Shirley Bassey is a British variety show that premiered on BBC in 1976. The show was hosted by Welsh singer Shirley Bassey and produced by Stewart Morris. The first six-episode series was nominated for the Golden Rose of Montreux in 1977. This was followed by a second series of six episodes in 1979. The musical guests included The Three Degrees, Charles Aznavour, Neil Diamond and Dusty Springfield.

==Episodes==
===Series 1 (1976)===
Series one was broadcast on Saturdays on BBC1. The series (excluding the 7th highlights episode) was repeated on BBC2 on non-consecutive Thursdays from 23 June – 4 August 1977.

| No. overall | No. in series | Title | Directed by | Original release date |
| 1 | 1 | "Episode 1" | Stewart Morris | 30 October 1976 at 8:15 pm |
Making for BBC Television the first series in her outstanding career. Guest stars: Charles Aznavour, The Three Degrees and 'Emma' (Bassey's Old English Sheep Dog). With The Shirley Bassey Dancers choreographed by Nigel Lythgoe and Arthur Greenslade and his orchestra.
| 2 | 2 | "Episode 2" | Stewart Morris | 6 November 1976 at 8:15 pm |
Guest stars Rolf Harris, Janis Ian, The Brythoniad Male Voice Choir and 'Emma'. With The Shirley Bassey Dancers choreographed by Nigel Lythgoe and Arthur Greenslade and his orchestra.
| 3 | 3 | "Episode 3" | Stewart Morris | 13 November 1976 at 8:15 pm |
Guest stars Johnny Nash, Gilbert O'Sullivan and 'Emma'. With The Shirley Bassey Dancers choreographed by Nigel Lythgoe and Arthur Greenslade and his orchestra.
| 4 | 4 | "Episode 4" | Stewart Morris | 20 November 1976 at 8:15 pm |
Guest stars Morris Albert, The Stan Getz Quartet and 'Emma'. With The Shirley Bassey Dancers choreographed by Nigel Lythgoe and Arthur Greenslade and his orchestra.
| 5 | 5 | "Episode 5" | Stewart Morris | 27 November 1976 at 8:35 pm |
Guest stars Mel Torme, Clive Westlake and 'Emma'. With The Shirley Bassey Dancers choreographed by Nigel Lythgoe and Arthur Greenslade and his orchestra.
| 6 | 6 | "Episode 6" | Stewart Morris | 4 December 1976 at 8:35 pm |
Guest stars Bobby Goldsboro, Rod McKuen and 'Emma'. With The Shirley Bassey Dancers choreographed by Nigel Lythgoe and Arthur Greenslade and his orchestra. This programme was selected as the BBC's entry for the Festival of the Golden Rose of Montreux 1977 and was repeated on BBC2 7 April 1977 at 8:25 pm.
| 7 | 7 | "Highlights compilation" | Stewart Morris | 23 December 1977 at 9:15 pm |
Shirley Bassey introduces highlights from her 1976 television series. Guest stars Charles Aznavour, Rolf Harris, Johnny Nash and 'Emma'.

===Series 2 (1979)===
Season two was broadcast on alternate Saturdays on BBC1. This Series repeated on Mondays on BBC2 from 15 September – 20 October 1980 at 8:15 pm.

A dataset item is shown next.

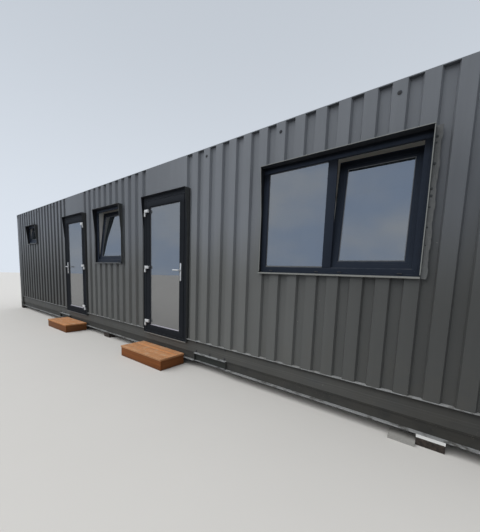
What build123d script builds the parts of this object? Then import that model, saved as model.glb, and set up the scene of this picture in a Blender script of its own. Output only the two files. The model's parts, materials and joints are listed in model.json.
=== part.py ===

| No. overall | No. in series | Title | Directed by | Original release date |
| 8 | 1 | "Episode 1" | Stewart Morris | 30 September 1979 at 8:20 pm |
The first programme of a new series of six television spectaculars, with her guest stars: Dana, The Three Degrees and Sal Davis. With The Shirley Bassey Dancers choreographed by Nigel Lythgoe and Arthur Greenslade and his orchestra.
| 9 | 2 | "Episode 2" | Stewart Morris | 13 October 1979 at 8:15 pm |
Guest stars: Freddy Cole, Paul Daniels and Tony Monopoly. With The Shirley Bassey Dancers choreographed by Nigel Lythgoe and Arthur Greenslade and his orchestra.
| 10 | 3 | "Episode 3" | Stewart Morris | 27 October 1979 at 8:15 pm |
Guest stars: Lulu, The Drifters and Demis Roussos. With The Shirley Bassey Dancers choreographed by Nigel Lythgoe and Arthur Greenslade and his orchestra.
| 11 | 4 | "Episode 4" | Stewart Morris | 10 November 1979 at 8:15 pm |
Guest stars: Les Dawson, The Nolan Sisters and Third World. With The Shirley Bassey Dancers choreographed by Nigel Lythgoe and Arthur Greenslade and his orchestra.
| 12 | 5 | "Episode 5" | Stewart Morris | 24 November 1979 at 8:15 pm |
Guest stars: The King's Singers, Michel Legrand and Dusty Springfield. With The Shirley Bassey Dancers choreographed by Nigel Lythgoe and Arthur Greenslade and his orchestra.
| 13 | 6 | "Episode 6" | Stewart Morris | 8 December 1979 at 8:15 pm |
Guest stars: Lennie Bennett & Jerry Stevens, Pete Conrad and The Swingle Singers. With The Shirley Bassey Dancers choreographed by Nigel Lythgoe and Arthur Greenslade and his orchestra.